The unbearable voices of mythic manatees, the cry of the phoenix, the whispers of kappa lovers beside a gurgling stream. The voice of the moon that is ever turned away from our gaze, the song of suns colliding. The sounds which permeate from my skin on such a level of intensity that mortal senses recoil, deflect beauty into ugliness as a way of coping. And my joy. Such incredible joy. The hairs on my arms stand electric, the static energy and the heat amplifies my smell/sound with such exponential dizzying intensity, that the plastic which surrounds me bursts apart, falls away from my being like an artificial cocoon.
I hover, twenty feet in the air.
The title of Hopeful Monsters refers to genetically abnormal organisms that naturally adapt to their environments. In Hiromi Goto’s quietly devastating stories, the hopeful monsters in question are women confounded by familial duty and the ghosts of their past.
As mothers, daughters, wives, and “stinky girls,” they are the walking wounded—a mother terrified by a newborn daughter who bears a tail; a woman who cannot breast-feed without pain; three generations of women who dream of lives that are not their own. But their wills are a force of nature unto themselves, and their struggles for selfhood are imbued with the light of myth and magic-realism. In these tales of domestic crises and cultural dissonance, Goto makes the familiar seem strange, and deciphers those moments when the idyllic skews into the absurd, the sublime, even the horrific.
Alternately poignant and noisy, these stories establish Hiromi Goto’s gift for short fiction that is as shining as her acclaimed novels.
These are stories that, without resorting to too much supernatural trickery, truly deliver both a disturbing frisson and a psychological punch.
—Quill & Quire
Stunning, like small diamonds adorning a beautiful hand. The stories’ often weird endings take Margaret Atwood’s technological fictions several steps closer to the macabre into a sort of “Twilight Zone” of postmodern family life that mostly features postfeminist women at their fickle witchiest.
—The Multicultural Review
The stories are loose, full of gaps and jarring disjunctions, but at the same time are marked by a poet’s attention to language and the ability to find beauty and solace in the strange and unknowable. Hopeful Monsters carries the genetic material of recognizable genres–coming-of-age story, immigrant narrative, feminist text–but it defies categorization. It’s a hybrid entity for a hybrid time.

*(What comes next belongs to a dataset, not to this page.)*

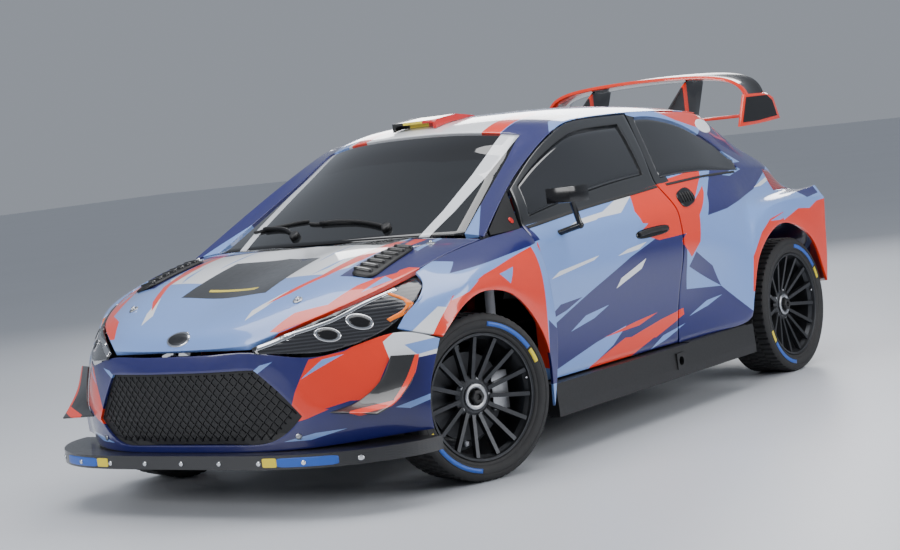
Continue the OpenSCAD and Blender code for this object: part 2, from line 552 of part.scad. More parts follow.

If you loved Geek Love by Katherine Dunn, you’ll love this book…
—The Calgary Herald
The writing is sleek in its economy but pointed in its observation. Yet often a metaphor will bloom into something sublimely sensual. Goto knows how to take her characters into hard places. You won’t like all of them—but you won’t want to leave them alone. Gorgeous.
Nature and civilized society are at odds in stories where anything, no matter how improbable to scientifically trained minds, can happen, and we believe every word of it. That we do is a testament to Goto’s fine writing and confident tone. Hopeful Monsters is like the baby with the tail: weird and marvellous at the same time.
—The Georgia Straight
The book dips like a diving rod into the nuances of tradition that separate and define generations.
—The Rain Review of Books
There is something odd, beautiful and often macabre in the tales of this Burnaby author.
Hopeful Monsters,a set of the novelist’s sickly delicious short stories.
Hopeful Monsters is an invitation for us to reassess the “others” that we are so quick to sidestep in our daily lives—not simply the popularly denounced monsters, such as the sex offender, but also the smaller monsters, like the tyrannical boss, or the hostile neighbour.
One of the most compelling features of this collection is Goto’s capacity to, with great sensitivity, recreate amd revision the discourse around monsters and monster making.